7. Turning: When the backyard composter is full, mix and add air to the pile by turning with a garden fork or turning tool. Alternatively, lift compost bin off pile and place in a new location. Fork material back into bin, mixing it well.

8. Monitor moisture: it should be like a wrung out sponge – damp but not soaking. Add water if pile is dry. If too wet, add some browns.

9. Continue to mix the pile every 10-14 days. Note: Pile may heat up and shrink after being turned.

10. After 3-4 turnings, the compost should be ready. It should be crumbly, moist, dark coloured and have an earthy smell. Allow this material to mature for a couple of months before using. During the winter months, continue with Steps 4 and 5 (save fall leaves for step 5).

Controlled and speedy decomposition is all about balance. If your compost pile is too full of browns, then your pile will be slow to decompose. On the other hand, if the pile is too full of greens, it will turn slimy and smell bad. The goal is to have roughly equal amounts, by weight, of browns and greens.

I encourage EVERYONE to have a composter. Reduce the garbage that goes to the dump, decrease greenhouse emissions from the breakdown of compostable materials (they need oxygen to compost, and the dump doesn’t give them that-hence they produce methane), and create wonderful, rich, dark compost for your gardens and lawn! You will find that you will reduce your garbage output by up to 75% if you compost diligently!!!

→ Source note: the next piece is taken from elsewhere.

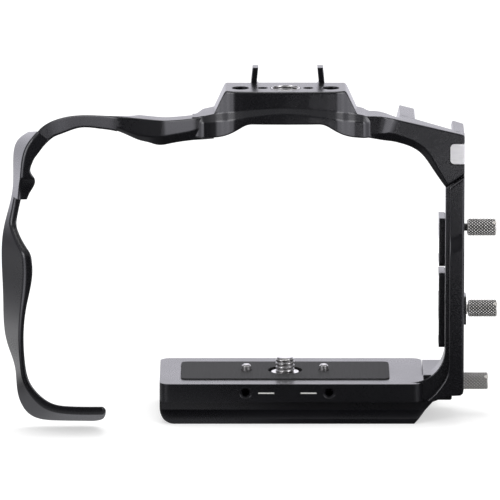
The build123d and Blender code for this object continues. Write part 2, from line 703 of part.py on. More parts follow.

Here is a list of slightly unusual things to compost, unusual in the fact that you may not necessarily think to compost these items (taken from here).  Note that most of these things are “brown” items:

  • Hair. Unless we are hairdressers we may not comb out a lot of human hair each day, but those of us with long-haired pets will appreciate how much animal hair can accumulate over time. Hair is organic and can be composted.
  • Dust from your vacuum cleaner. Much of the dust in our homes is organic: skin flakes, insect parts and other unmentionables. If your carpets are of natural fibre—wool, cotton, silk—you can safely compost full vacuum cleaner bags. If you have a synthetic carpet which gives off a lot of fibre, you may prefer to omit this from your compost.
  • Dryer lint. Ditto here: if you are laundering cotton bedsheets, sweatshirts and so on, you can compost the lint, but the fuzz from your acrylic sweater is better in the garbage.
  • Feathers. Not many of us pluck our chicken before eating it these days, but you may have an old feather pillow or down-filled comforter you were planning to throw away.
  • Cork and leather. Both are organic substances which can be composted but, like twigs, nut shells, and other woody material, will take a long time to decompose unless chopped finely. Think about composting before you throw away that old bulletin board or sandals. If your cork is from that weekend bottle of wine that had such a fine bouquet, bury it deep to avoid attracting flies.
  • Fireplace ashes. Be sure the ashes are cold before you compost them; otherwise you might discover the miracle of spontaneous combustion in your bin.
  • Bread. Stale dry bread is acceptable in your compost (if you don’t feed it to the birds), but if coated with any type of fat or spread, it will attract pests, so put sandwiches in the garbage.
  • Cotton rags, string. These will also decompose (slowly) in your compost bin.
  • Newspaper. Most newspaper today print with vegetable-based inds, so composting them is quite safe, either outside or in your worm bin. However, newspaper can be put to much better use by recycling it. Unless it is the only thing you have to counteract a wet and smelly compost bin, newsprint should not be composted.